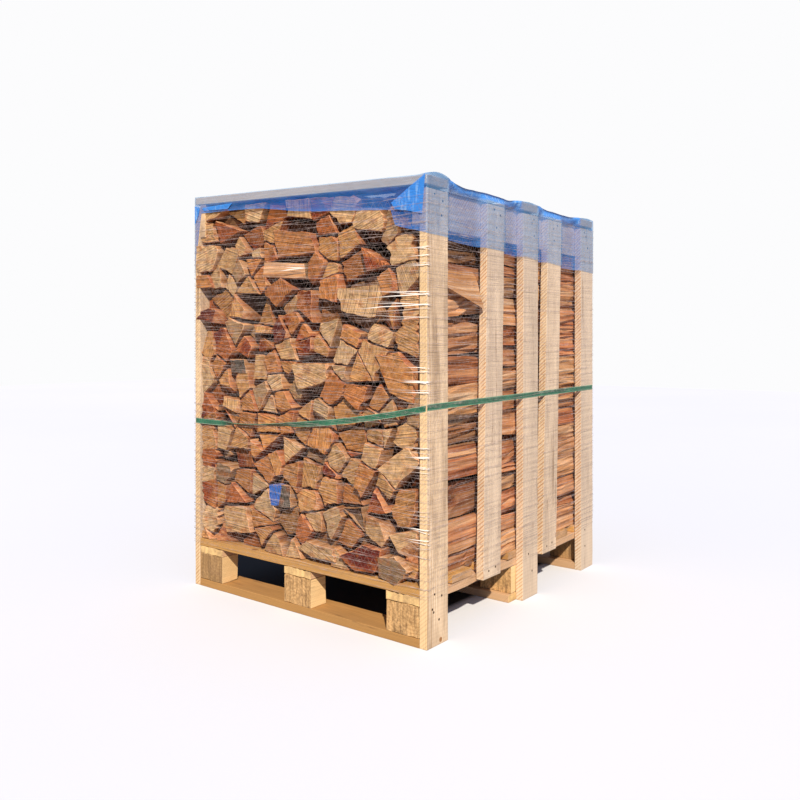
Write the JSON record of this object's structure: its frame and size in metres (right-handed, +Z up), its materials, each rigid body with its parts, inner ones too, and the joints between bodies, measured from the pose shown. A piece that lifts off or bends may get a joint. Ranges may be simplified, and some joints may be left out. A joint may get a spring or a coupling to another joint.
{
  "type": "palletised firewood crate",
  "caption": "Block pallet crate of stacked split firewood with upright side boards, top boards, plastic film cap, stretched wrap net and a tensioned strap.",
  "frame": {"origin": "on the ground, under the middle of the pallet", "axes": "+X to the right seen from the front, +Y to the back along the long sides, +Z up"},
  "size_m": [0.852, 1.008, 1.1869],
  "materials": {
    "pallet_pine": "sawn pine, honey yellow, knots and saw marks",
    "upright_board": "rough sawn spruce board, pale tan",
    "weathered_board": "rough sawn board, weathered grey brown",
    "split_log": "split hardwood, rough sawn end grain, tan to red brown",
    "blue_film": "thin blue polyethylene film, see-through, creased",
    "net_yarn": "clear white raschel net yarn, flat and glossy",
    "strap_web": "green woven strapping, slightly glossy",
    "nail_steel": "dull steel nail heads"
  },
  "bodies": {
    "root": {"skid_front": "pallet_pine", "skid_middle": "pallet_pine", "skid_back": "pallet_pine", "block_front_left": "pallet_pine", "block_front_middle": "pallet_pine", "block_front_right": "pallet_pine", "block_middle_left": "pallet_pine", "block_middle_middle": "pallet_pine", "block_middle_right": "pallet_pine", "block_back_left": "pallet_pine", "block_back_middle": "pallet_pine", "block_back_right": "pallet_pine", "stringer_left": "pallet_pine", "stringer_middle": "pallet_pine", "stringer_right": "pallet_pine", "deck_board_1": "pallet_pine", "deck_board_2": "pallet_pine", "deck_board_3": "pallet_pine", "deck_board_4": "pallet_pine", "deck_board_5": "pallet_pine", "deck_board_6": "pallet_pine", "deck_board_7": "pallet_pine", "upright_left_1": "upright_board", "upright_left_2": "upright_board", "upright_left_3": "upright_board", "upright_left_4": "upright_board", "upright_left_5": "upright_board", "upright_right_1": "upright_board", "upright_right_2": "upright_board", "upright_right_3": "upright_board", "upright_right_4": "upright_board", "upright_right_5": "upright_board", "top_rail_right": "upright_board", "top_rail_left": "upright_board", "top_board_front": "weathered_board", "top_board_middle": "weathered_board", "top_board_back": "weathered_board", "log_row_front": "split_log", "log_row_middle": "split_log", "log_row_back": "split_log", "film_cap": "blue_film", "wrap_net": "net_yarn", "strap": "strap_web"}
  },
  "joints": []
}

→ Exercise description:
Check each line above for the word "bodies" and copy the ones that have it.

→ Answer below:
Write the JSON record of this object's structure: its frame and size in metres (right-handed, +Z up), its materials, each rigid body with its parts, inner ones too, and the joints between bodies, measured from the pose shown. A piece that lifts off or bends may get a joint. Ranges may be simplified, and some joints may be left out. A joint may get a spring or a coupling to another joint.
  "bodies": {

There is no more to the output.